What to produce —
Across the listing below, how many lines hold "each"? Reply with the number by itself.

Material provided —

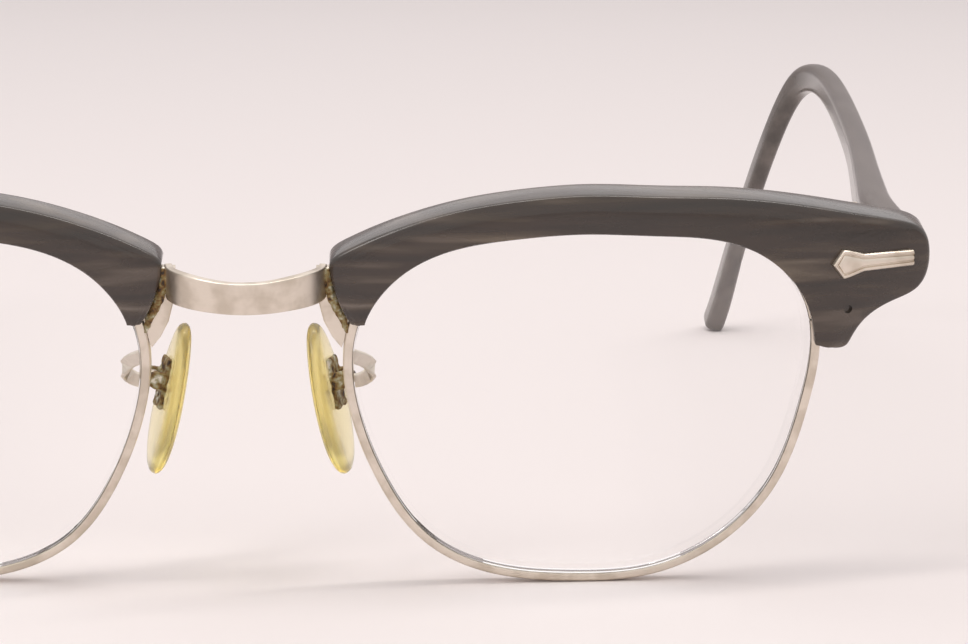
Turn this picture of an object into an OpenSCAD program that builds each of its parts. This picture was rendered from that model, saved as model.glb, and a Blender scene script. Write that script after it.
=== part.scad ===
// Browline glasses: plastic brows over thin metal eyewires, with hooked plastic temples.
// X runs across the face, the front looks along -Y, and Z is up. The temples are open,
// and the glasses stand on the bottoms of both rims and on the ends of both temples.

/* [Lenses] */
// Width of a lens at its widest
lens_w = 48; // [45:0.5:52]
// Height of a lens at its tallest
lens_h = 39.2; // [37:0.1:43]
// Thickness of a lens
lens_t = 2; // [1.7:0.1:2.2]
// Gap between the two lenses
bridge_gap = 20.5; // [19.5:0.5:23]
// Radius of the curve that each side of the front follows
base_r = 130; // [115:5:180]
// Angle at which each lens turns back towards its outer side
wrap = 3; // [2:0.25:4]
// Angle at which the front leans forwards at its top
lean = 10.4; // [8:0.4:12]

/* [Eyewires] */
// Metal outside the lens edge
wire_wall = 0.55; // [0.45:0.05:0.7]
// Metal that laps over the lens edge
wire_lip = 0.45; // [0.35:0.05:0.6]
// Depth of the eyewire from front to back
wire_depth = 2; // [1.8:0.1:2.2]
// Width of the groove that holds the lens
groove_w = 1.1; // [0.9:0.1:1.3]

/* [Brows] */
// Thickness of plastic in front of the middle of the eyewire
brow_front = 2.1; // [1.9:0.05:2.5]
// Thickness of plastic behind the middle of the eyewire
brow_back = 1.9; // [1.7:0.05:2.2]
// How far the front face swells in its middle
brow_crown = 0.25; // [0:0.05:0.4]
// Rounding of the long edges
brow_edge = 0.45; // [0.3:0.05:0.6]
// How far the lip laps over the lens at the nose end
lip_nose = 0.9; // [0.7:0.05:1.1]
// How far the lip laps over the lens at the outer end
lip_outer = 0.1; // [0:0.05:0.3]

/* [Bridge] */
// Height of the strap
strap_h = 3.3; // [2.9:0.1:3.6]
// Thickness of the strap
strap_t = 0.8; // [0.7:0.1:1.1]
// How far the strap bows forwards of the lenses
strap_bow = 4.6; // [3.5:0.1:5.5]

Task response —
3